Oh ya, dan buat kalian yang gajinya hedon (lebih dari cukup buat jajan sendiri), please lah, suspend dulu itu tabungan impian, silahkan donasikan ke yang lebih membutuhkan: RSUD, Galangan Dana, Badan Zakat, atau apalah itu. Intinya meski kalian bukan dokter, gak bisa bantu di lapangan, minimal kasih suntikan buat ekonomi negara ini tetep jalan, agar dokter-dokter nggak kesulitan dana. Btw aku ngomong gini gak dengan omong kosong. Aku juga sudah donasi (gak perlu aku sebutin berapa, DM aja kalo gak percaya) dan akan lanjut demikian jika kondisi negara ini belum pulih juga.
Jadi selama vakum ini, apa yang aku lakukan? Kembali ke situasi dahulu kala saat aku vakum kuliah. Menghidupkan kembali project lama yang tertunda bertahun-tahun. Lagipula hey! dollar sedang naik drastis. Waktunya aku memancing kembali recehan dari paman Sam. Yah, memang termasuk beruntung sih industri gaming sekarang malah laris disituasi wabah gini (maka dari itu vakum kuliah masuk akal sekali bagiku).

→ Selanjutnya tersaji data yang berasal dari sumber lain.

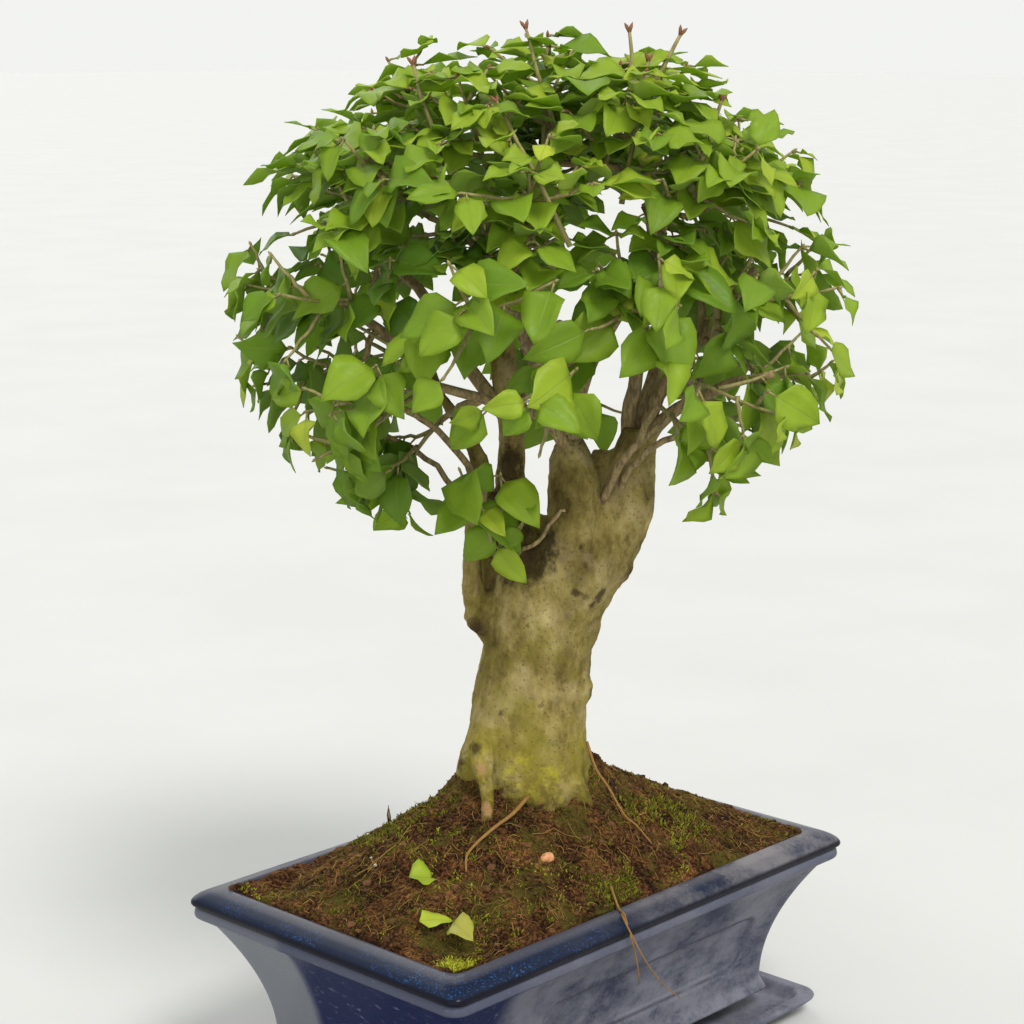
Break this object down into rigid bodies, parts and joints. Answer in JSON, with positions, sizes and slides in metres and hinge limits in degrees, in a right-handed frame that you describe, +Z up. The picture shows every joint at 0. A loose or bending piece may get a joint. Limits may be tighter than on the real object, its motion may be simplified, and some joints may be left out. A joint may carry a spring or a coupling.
{
  "type": "bonsai tree in a pot",
  "caption": "Privet bonsai with a thick forked trunk and a round leafy crown, in a glazed rectangular pot of soil on its saucer.",
  "frame": {"origin": "centre of the saucer's flat underside", "axes": "+Z up; +X along the pot's long side, so that the corner seen nearest points to -X and -Y"},
  "size_m": [0.2088, 0.2153, 0.3552],
  "materials": {
    "glaze": "gloss",
    "soil": "matte",
    "bark": "matte",
    "leaf": "satin",
    "moss": "matte",
    "fallen_leaf_green": "satin",
    "fallen_leaf_yellow": "satin",
    "drain_screen": "matte",
    "pebble": "matte"
  },
  "bodies": {
    "root": {"drain_screen_left": "drain_screen", "drain_screen_right": "drain_screen", "fallen_leaf_dark": "fallen_leaf_green", "fallen_leaf_green": "fallen_leaf_green", "fallen_leaf_yellow": "fallen_leaf_yellow", "leaf_spray_01": "leaf", "leaf_spray_02": "leaf", "leaf_spray_03": "leaf", "leaf_spray_04": "leaf", "leaf_spray_05": "leaf", "leaf_spray_06": "leaf", "leaf_spray_07": "leaf", "leaf_spray_08": "leaf", "leaf_spray_09": "leaf", "leaf_spray_10": "leaf", "leaf_spray_11": "leaf", "leaf_spray_12": "leaf", "leaf_spray_13": "leaf", "leaf_spray_14": "leaf", "leaf_spray_15": "leaf", "leaf_spray_16": "leaf", "leaf_spray_17": "leaf", "leaf_spray_18": "leaf", "leaf_spray_19": "leaf", "leaf_spray_20": "leaf", "leaf_spray_21": "leaf", "leaf_spray_22": "leaf", "leaf_spray_23": "leaf", "leaf_spray_24": "leaf", "leaf_spray_25": "leaf", "leaf_spray_26": "leaf", "leaf_spray_27": "leaf", "leaf_spray_28": "leaf", "leaf_spray_29": "leaf", "leaf_spray_30": "leaf", "leaf_spray_31": "leaf", "leaf_spray_32": "leaf", "leaf_spray_33": "leaf", "leaf_spray_34": "leaf", "leaf_spray_35": "leaf", "leaf_spray_36": "leaf", "leaf_spray_37": "leaf", "leaf_spray_trunk": "leaf", "moss_rim_corner": "moss", "moss_trunk_front": "moss", "moss_trunk_left": "moss", "moss_trunk_right": "moss", "pebble": "pebble", "pot": "glaze", "saucer": "glaze", "soil": "soil", "wood": "bark"}
  },
  "joints": []
}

Bagaimana dengan kalian? Yeah, aku lihat netizen makin aktif saja upload story belakangan ini. Baguslah daripada kalian keluyuran. Tapi dengan berat hati, itu juga menyeretku menjadi tak produktif. Hohohoho, jadi menanggapi wabah ini juga, aku uninstall banyak social media, terutama WhatsApp dan Instagram. Dont miss me! Aku masih bisa dijangkau dengan Telegram. Dan orang tuaku masih bisa komunikasi pakai telepon biasa. Kalian tahu, bagiku perubahan ini membuat jati diriku terasa kembali. Tenang, produktif, tanpa tanggung jawab yang mengekang.
Jika ada satu bait pesan untuk kalian menghadapi wabah ini, ialah selalu positive thinking. Kalian tahu dampak positif dari wabah ini, polusi berkurang dan semacamnya. Kalian harus percaya lebih pada itu, jangan sering-sering melirik ke berita negatif, karena itu membuatmu khawatir yang berlebihan. Jika kalian penasaran, kalian bisa lepas dari handphone, berhenti sejenak dari hingar bingar sosial media minimal 24 jam, kalian akan tahu betapa tidak pentingnya berita-berita itu.
Karena yang yang terpenting itu, adalah dirimu. Saat aku vakum dulu, aku bukan siapa-siapa, dan tidak ada siapa-siapa mencari. Dan sekarang, terulang lagi. Kita semua punya banyak waktu luang sekarang. Okelah kita rebahan sejenak. Tapi mau sampai kapan? Akankah waktu luang yang bisa sampai berbulan-bulan ini kau buang sia-sia?
When there’s no one left to care, what will you do?
Kau punya banyak waktu untuk mencari lebih dalam, tentang siapa dirimu: Seniman? Perancang? Aktor? Kau tidak akan pernah menyukai apapun sebelum menyelam lebih dalam.
Manfaatkan situasi seperti ini. Think positive and stay safe.